What Budget 2020 means for equity and mutual fund investments?
It was a budget with high expectations and set against the backdrop of a tight monetary situation. The government had fallen short of its direct and indirect tax targets by nearly Rs.2 trillion and is likely to fall short of its divestment targets too. It is in these conditions that the Union Budget 2020 was presented by the Finance Minister.
No relief on LTCG tax
That was the big expectation from the Union Budget 2020. The LTCG at 10% was introduced in the 2018 budget and had contributed little by way of added revenues. Markets were hoping against hope that this would be scrapped as the LTCG tax was distorting long term wealth creation, especially through the mutual funds route. However, the FM has chosen to maintain status quo on the LTCG tax, which means long term gain on equity, will be taxed at 10%.
DDT on dividends scrapped
In an interesting move, the budget has scrapped the dividend distribution tax on equities. However, this has been replaced with a tax on dividends in the hands of the investor. Now, such equity dividends will be treated as other income in the hands of the investor and taxed at the peak rate applicable. Most promoters and HNI investors may end up paying a steep tax of as high as 43.5% tax on their dividend income. This could impact the dividend payouts.

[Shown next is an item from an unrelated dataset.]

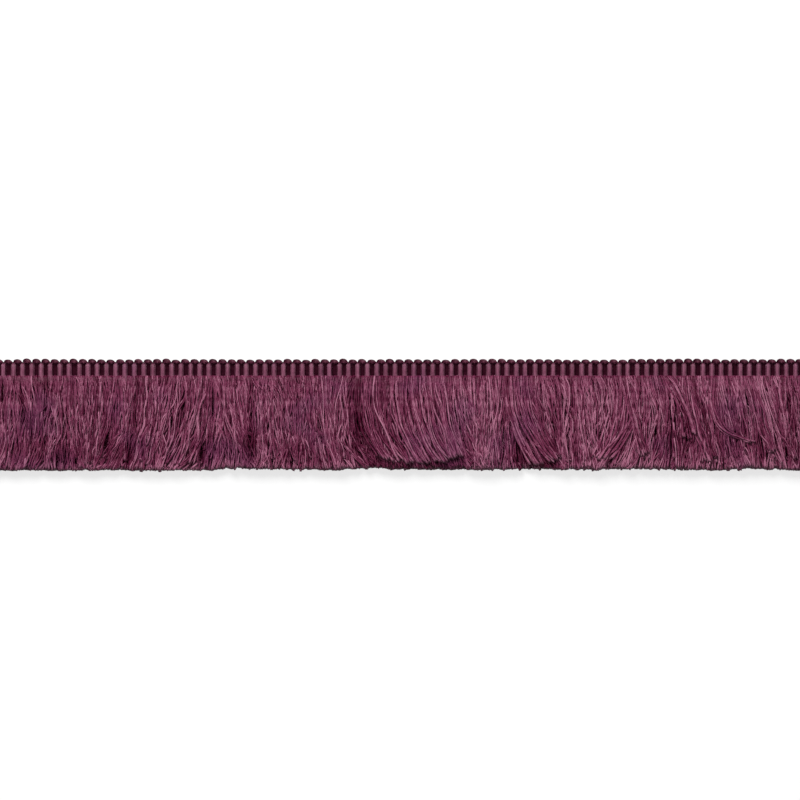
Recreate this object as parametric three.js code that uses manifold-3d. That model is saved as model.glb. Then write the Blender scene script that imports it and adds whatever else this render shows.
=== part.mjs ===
// Brush fringe trim: a ribbed heading with a looped top edge, and a skirt of cut yarn.
// A cut length lies face up. Sizes are millimetres. X runs along the trim, +Y points from the
// cut yarn ends to the loops, and +Z points up from the surface that the trim lies on.

import * as THREE from 'three';
import { mergeVertices } from 'three/addons/utils/BufferGeometryUtils.js';
import Module from 'manifold-3d';

// Driving sizes of the whole trim
const RIB_PITCH = 3.2;
const RIB_COUNT = 88;
const TRIM_WIDTH = 38;
const HEADING_WIDTH = 5.4;
const PIECE_GAP = 0.3;

// Woven heading: its ground, and one side of a rib's section above the ground
const GROUND_THICKNESS = 1.3;
const RIB_SECTION = [
  { halfWidth: 0.8, rise: 0 },
  { halfWidth: 0.62, rise: 0.7 },
  { halfWidth: 0.28, rise: 1.3 },
];

// Looped edge: one row of domes, one dome between each two ribs. A dome is cut through at each end
const LOOP_HEIGHT = 1.3;
const LOOP_NECK_HEIGHT = 0.34;
const LOOP_THICKNESS = 1.9;
const LOOP_NECK_THICKNESS = 1.1;
const LOOP_MIDDLE_Z = 1.25;
const LOOP_SLANT = 0.45;
const LOOP_ROUNDNESS = 0.6;
const LOOP_SIDES = 5;
const LOOP_STEPS = 4;
// On a five-sided section of radius 1: half of its width
const LOOP_SECTION_HALF = Math.sin(Math.PI * 2 / LOOP_SIDES);

// Skirt: a narrow root strip, and two rows of three-sided locks that grow out of it
const STRIP_WIDTH = 1.2;
const STRIP_HEIGHT = 2.6;
const STRIP_RAGGED = 0.3;
const LOCK_GAP = 0.34;
const LOCK_FAN = 1.5;
const LOCK_SIDES = 3;
// On a three-sided section of radius 1: its ridge, its flat underside, and half of its width
const SECTION_RIDGE = 1;
const SECTION_UNDER = -0.5;
const SECTION_HALF = Math.sqrt(0.75);
const BEND_POWER = 1.8;
const ROOT_OVERLAP = 0.6;

// perRib locks stand on each rib pitch, and inset is the first lock's place in steps of the row.
// sway is the row's share of the table below, and ragged is how much shorter the shortest lock is.
// Heights are those of a lock's flat underside and its ridge.
const BACK_ROW = {
  perRib: 1,
  inset: 0.5,
  steps: 3,
  sway: 0.35,
  ragged: 0.9,
  underAtRoot: 0.15,
  underAtTip: 0,
  ridgeAtRoot: 1.0,
  ridgeAtMiddle: 1.45,
  ridgeAtTip: 1.5,
};
const FRONT_ROW = {
  perRib: 2,
  inset: 1,
  steps: 4,
  sway: 1,
  ragged: 1.3,
  underAtRoot: 1.6,
  underAtTip: 2.1,
  ridgeAtRoot: 2.2,
  ridgeAtMiddle: 4.4,
  ridgeAtTip: 3.6,
};
const SWEPT_LIFT = 0.1;
const RIDGE_VARIATION = 0.16;
const STEP_TOLERANCE = 1e-6;
const UNEVEN_STEP = 12.9898;
const UNEVEN_SPREAD = 43758.5453;

// How far the tips have swung along the trim, by the place of their roots. Between two rows the
// swing changes evenly, but for the share that is eased.
const SWAY_EASE = 0.4;
const SWAY = [
  { x: -140.8, tip: 0 },
  { x: -131, tip: -1.8 },
  { x: -120, tip: -2.0 },
  { x: -111, tip: 0 },
  { x: -97, tip: -5.4 },
  { x: -88, tip: -3.8 },
  { x: -79, tip: -5.6 },
  { x: -67, tip: -4.2 },
  { x: -59, tip: 3.6 },
  { x: -49, tip: -0.4 },
  { x: -43, tip: 1.6 },
  { x: -35, tip: 0 },
  { x: -27, tip: 3.6 },
  { x: -20, tip: 1.6 },
  { x: -13, tip: 8.6 },
  { x: -2, tip: 6.4 },
  { x: 10, tip: 9.0 },
  { x: 20, tip: 5.2 },
  { x: 32, tip: -0.4 },
  { x: 37, tip: 1.2 },
  { x: 42, tip: 9.6 },
  { x: 49, tip: 7.0 },
  { x: 60, tip: 1.8 },
  { x: 73, tip: -4.2 },
  { x: 81, tip: -0.8 },
  { x: 97, tip: 4.0 },
  { x: 111, tip: 7.0 },
  { x: 122, tip: 6.6 },
  { x: 133, tip: 1.8 },
  { x: 140.8, tip: 0 },
];

const TRIM_LENGTH = RIB_PITCH * RIB_COUNT;
const LOOPS_TOP_Y = TRIM_WIDTH / 2;
const LOOPS_FOOT_Y = LOOPS_TOP_Y - LOOP_HEIGHT;
const HEADING_TOP_Y = LOOPS_FOOT_Y - PIECE_GAP;
const HEADING_FOOT_Y = LOOPS_TOP_Y - HEADING_WIDTH;
const STRIP_TOP_Y = HEADING_FOOT_Y - PIECE_GAP;
const STRIP_FOOT_Y = STRIP_TOP_Y - STRIP_WIDTH;
const LOCK_ROOT_Y = STRIP_FOOT_Y + ROOT_OVERLAP;
const LOCK_LENGTH = LOCK_ROOT_Y + TRIM_WIDTH / 2;

const wasm = await Module();
wasm.setup();

function positionsOnly(geometry) {
  geometry.deleteAttribute('normal');
  geometry.deleteAttribute('uv');
  return mergeVertices(geometry);
}

function toSolid(geometry) {
  const mesh = new wasm.Mesh({
    numProp: 3,
    vertProperties: Float32Array.from(geometry.attributes.position.array),
    triVerts: Uint32Array.from(geometry.index.array),
  });
  return new wasm.Manifold(mesh);
}

function fused(geometries) {
  const solid = geometries.map(toSolid).reduce((whole, piece) => whole.add(piece));
  const mesh = solid.getMesh();
  const geometry = new THREE.BufferGeometry();
  geometry.setAttribute('position', new THREE.BufferAttribute(mesh.vertProperties, 3));
  geometry.setIndex(new THREE.BufferAttribute(mesh.triVerts, 1));
  return geometry;
}

// A closed bar whose points place() sets. along runs from 0 to 1 over the bar's length, and
// across and up are a point's own place on a section of radius 1.
function placedBar(sides, steps, place) {
  const bar = new THREE.CylinderGeometry(1, 1, 1, sides, steps);
  const points = bar.attributes.position;
  for (let i = 0; i < points.count; i += 1) {
    const spot = place(0.5 - points.getY(i), points.getX(i), points.getZ(i));
    points.setXYZ(i, spot.x, spot.y, spot.z);
  }
  return positionsOnly(bar);
}

// A value from 0 to 1 that jumps about from one count to the next, and is the same on each run
function uneven(count) {
  const wave = Math.sin(count * UNEVEN_STEP) * UNEVEN_SPREAD;
  return wave - Math.floor(wave);
}

// The tips' swing at x, eased from one row of the table to the next
function swayAt(x) {
  const last = SWAY.length - 1;
  const next = Math.min(Math.max(SWAY.findIndex((row) => row.x > x), 1), last);
  const from = SWAY[next - 1];
  const to = SWAY[next];
  const part = THREE.MathUtils.clamp((x - from.x) / (to.x - from.x), 0, 1);
  const smooth = THREE.MathUtils.smoothstep(part, 0, 1);
  const eased = THREE.MathUtils.lerp(part, smooth, SWAY_EASE);
  return THREE.MathUtils.lerp(from.tip, to.tip, eased);
}

function ribbedHeading() {
  const left = -TRIM_LENGTH / 2;
  const outline = new THREE.Shape();
  outline.moveTo(left, 0);
  outline.lineTo(-left, 0);
  outline.lineTo(-left, GROUND_THICKNESS);
  for (let rib = RIB_COUNT - 1; rib >= 0; rib -= 1) {
    const middle = left + (rib + 0.5) * RIB_PITCH;
    for (const { halfWidth, rise } of RIB_SECTION) {
      outline.lineTo(middle + halfWidth, GROUND_THICKNESS + rise);
    }
    for (const { halfWidth, rise } of RIB_SECTION.toReversed()) {
      outline.lineTo(middle - halfWidth, GROUND_THICKNESS + rise);
    }
  }
  outline.lineTo(left, GROUND_THICKNESS);
  outline.closePath();
  const depth = HEADING_TOP_Y - HEADING_FOOT_Y;
  const heading = new THREE.ExtrudeGeometry(outline, { depth, bevelEnabled: false });
  heading.rotateX(Math.PI / 2);
  heading.translate(0, HEADING_TOP_Y, 0);
  return positionsOnly(heading);
}

function loopedEdge() {
  const place = (along, across, up) => {
    const dome = Math.pow(Math.abs(Math.cos(along * RIB_COUNT * Math.PI)), LOOP_ROUNDNESS);
    const height = THREE.MathUtils.lerp(LOOP_NECK_HEIGHT, LOOP_HEIGHT, dome);
    const thickness = THREE.MathUtils.lerp(LOOP_NECK_THICKNESS, LOOP_THICKNESS, dome);
    const rise = height * (across / LOOP_SECTION_HALF + 1) / 2;
    const isEnd = along < STEP_TOLERANCE || along > 1 - STEP_TOLERANCE;
    const slant = isEnd ? 0 : LOOP_SLANT * (rise / LOOP_HEIGHT - 0.5);
    return new THREE.Vector3(
      (along - 0.5) * TRIM_LENGTH - slant,
      LOOPS_FOOT_Y + rise,
      LOOP_MIDDLE_Z + up * thickness / 2,
    );
  };
  return placedBar(LOOP_SIDES, RIB_COUNT * LOOP_STEPS, place);
}

// One lock of yarn, from inside the root strip to its cut tip. It bends more towards the tip,
// keeps its length, and is as wide as its share of the row leaves it.
function lock(row, count) {
  const pitch = RIB_PITCH / row.perRib;
  const rootX = -TRIM_LENGTH / 2 + (count + row.inset) * pitch;
  const swing = row.sway * swayAt(rootX);
  const neighbours = swayAt(rootX + pitch / 2) - swayAt(rootX - pitch / 2);
  const spread = row.sway * neighbours / pitch;
  const lean = swing * BEND_POWER / LOCK_LENGTH;
  const cut = 1 - row.ragged * uneven(count + row.perRib) / LOCK_LENGTH;
  const fullness = 1 + RIDGE_VARIATION * (uneven(2 * count + row.perRib) - 0.5);
  const puff = row.ridgeAtMiddle - (row.ridgeAtRoot + row.ridgeAtTip) / 2;
  const lossPower = 2 * BEND_POWER - 1;
  return placedBar(LOCK_SIDES, row.steps, (along, across, up) => {
    const reach = cut * along;
    const bend = Math.pow(reach, BEND_POWER);
    const slope = lean * Math.pow(reach, BEND_POWER - 1);
    const lost = lean * lean * Math.pow(reach, lossPower) / (2 * lossPower);
    const fan = THREE.MathUtils.clamp(1 + spread * bend, LOCK_GAP, LOCK_FAN);
    const width = pitch * fan / Math.hypot(1, slope) - LOCK_GAP;
    const under = THREE.MathUtils.lerp(row.underAtRoot, row.underAtTip, along);
    const straight = THREE.MathUtils.lerp(row.ridgeAtRoot, row.ridgeAtTip, along);
    const lift = SWEPT_LIFT * row.sway * Math.abs(swing) * bend;
    const ridge = fullness * (straight + puff * Math.sin(along * Math.PI) + lift);
    const rise = (up - SECTION_UNDER) / (SECTION_RIDGE - SECTION_UNDER);
    return new THREE.Vector3(
      rootX + swing * bend + across / SECTION_HALF * width / 2,
      LOCK_ROOT_Y - LOCK_LENGTH * (reach - lost),
      THREE.MathUtils.lerp(under, ridge, rise),
    );
  });
}

// The narrow strip that holds the locks' roots. Its lower edge is uneven, in facets that meet
// between two locks of the front row.
function rootStrip() {
  const strip = new THREE.BoxGeometry(TRIM_LENGTH, STRIP_WIDTH, STRIP_HEIGHT, RIB_COUNT);
  strip.translate(0, (STRIP_TOP_Y + STRIP_FOOT_Y) / 2, STRIP_HEIGHT / 2);
  const points = strip.attributes.position;
  for (let i = 0; i < points.count; i += 1) {
    const rib = Math.round(points.getX(i) / RIB_PITCH + RIB_COUNT / 2);
    if (rib > 0 && rib < RIB_COUNT) {
      points.setX(i, points.getX(i) + RIB_PITCH / 4);
    }
    if (points.getY(i) < STRIP_TOP_Y - STRIP_WIDTH / 2) {
      points.setY(i, STRIP_FOOT_Y + STRIP_RAGGED * uneven(rib));
    }
  }
  return positionsOnly(strip);
}

function skirt() {
  const pieces = [rootStrip()];
  for (const row of [BACK_ROW, FRONT_ROW]) {
    const total = RIB_COUNT * row.perRib - 2 * row.inset + 1;
    for (let count = 0; count < total; count += 1) {
      pieces.push(lock(row, count));
    }
  }
  return fused(pieces);
}

function namedPiece(name, geometry, color, roughness) {
  geometry.computeVertexNormals();
  const material = new THREE.MeshStandardMaterial({ color, roughness, metalness: 0 });
  const piece = new THREE.Mesh(geometry, material);
  piece.name = name;
  return piece;
}

const trim = new THREE.Group();
trim.add(namedPiece('heading', ribbedHeading(), '#6b3a4e', 0.5));
trim.add(namedPiece('loop_edge', loopedEdge(), '#4a2231', 0.5));
trim.add(namedPiece('skirt', skirt(), '#6a384c', 0.6));

export default trim;
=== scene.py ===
import math

import bmesh
import bpy
import numpy as np
from mathutils import Matrix, Vector


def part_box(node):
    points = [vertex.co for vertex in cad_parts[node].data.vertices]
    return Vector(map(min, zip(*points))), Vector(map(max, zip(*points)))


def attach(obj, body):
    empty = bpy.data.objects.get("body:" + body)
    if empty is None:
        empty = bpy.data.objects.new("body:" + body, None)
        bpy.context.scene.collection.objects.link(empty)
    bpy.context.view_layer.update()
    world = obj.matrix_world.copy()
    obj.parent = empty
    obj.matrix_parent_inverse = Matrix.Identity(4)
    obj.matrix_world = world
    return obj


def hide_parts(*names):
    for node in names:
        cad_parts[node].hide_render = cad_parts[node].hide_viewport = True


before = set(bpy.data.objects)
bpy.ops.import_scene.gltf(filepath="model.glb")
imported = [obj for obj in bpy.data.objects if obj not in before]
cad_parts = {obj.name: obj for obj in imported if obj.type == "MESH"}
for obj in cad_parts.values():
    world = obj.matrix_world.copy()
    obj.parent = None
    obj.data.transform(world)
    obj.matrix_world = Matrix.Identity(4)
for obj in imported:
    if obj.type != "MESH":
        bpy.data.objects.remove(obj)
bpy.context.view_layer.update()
mm = 0.001

# Everything below is worked out in millimetres and turned into metres when a mesh is made
headingLow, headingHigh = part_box("heading")
trim = {
    "ribPitch": 3.2,
    "end": headingHigh.x / mm,  # half of the cut length
    "headingTop": headingHigh.y / mm,
    "headingFoot": headingLow.y / mm,
    "ribTop": headingHigh.z / mm,
}
ribCount = round(2 * trim["end"] / trim["ribPitch"])

# Seeds of all the random draws; another number gives another trim of the same kind
seeds = {
    "layers": 10,
    "layerYarns": 30,
    "layerSwing": 50,
    "swell": 7,
    "swept": 81,
    "stray": 82,
    "looseYarns": 90,
    "ribs": 3,
    "ribSwing": 91,
    "ribWave": 92,
    "loops": 5,
    "loopTops": 5,
}

# Camera straight above the trim, as far off as the photograph's flat look asks
view = {
    "width": 275.1,  # stretch of the trim that fills the frame
    "middleY": 5.07,
    "distance": 1700.0,
    "sensor": 36.0,
    "farthest": 10,  # in metres
}
cameraData = bpy.data.cameras.new("camera")
cameraData.sensor_width = view["sensor"]
cameraData.lens = view["sensor"] * view["distance"] / view["width"]
cameraData.clip_end = view["farthest"]
camera = bpy.data.objects.new("camera", cameraData)
camera.location = Vector((0, view["middleY"], view["distance"])) * mm
bpy.context.collection.objects.link(camera)
bpy.context.scene.camera = camera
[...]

Real boost for consumption
One of the underlying themes of the Union Budget was whether it will give a boost to consumption. If you look at the reaction of the consumption stocks, they have surely given a thumbs-up. Budget 2020 has proposed a dual tax regime where taxpayers have the choice to opt for a lower tax regime by forgoing all exemptions. Market watchers feel that this will largely benefit persons earning less than Rs.15 lakhs per annum. The budget estimates that this group has a marginal propensity to consume of 0.70, which could result in a consumption impact of Rs.1.33 trillion. If that does happen, it could be a big thrust for the consumption story in Indian markets.
It’s Market friendly too
While LTCG may have disappointed, the budget has given weightage to the infra story. The budget has reiterated the Rs.103 trillion commitments to creating world class infrastructure in India. It has also laid out a massive plan for 100 additional airports, an arterial road network and privatization of stations and one large port. In addition, the budget has also committed to the much needed post-harvest infrastructure as well as reiterating its commitment to doubling farm incomes by 2022. There seems to be too much ado about LTCG tax and DDT. At a more structural level, this budget does provide the much needed boost to equity markets!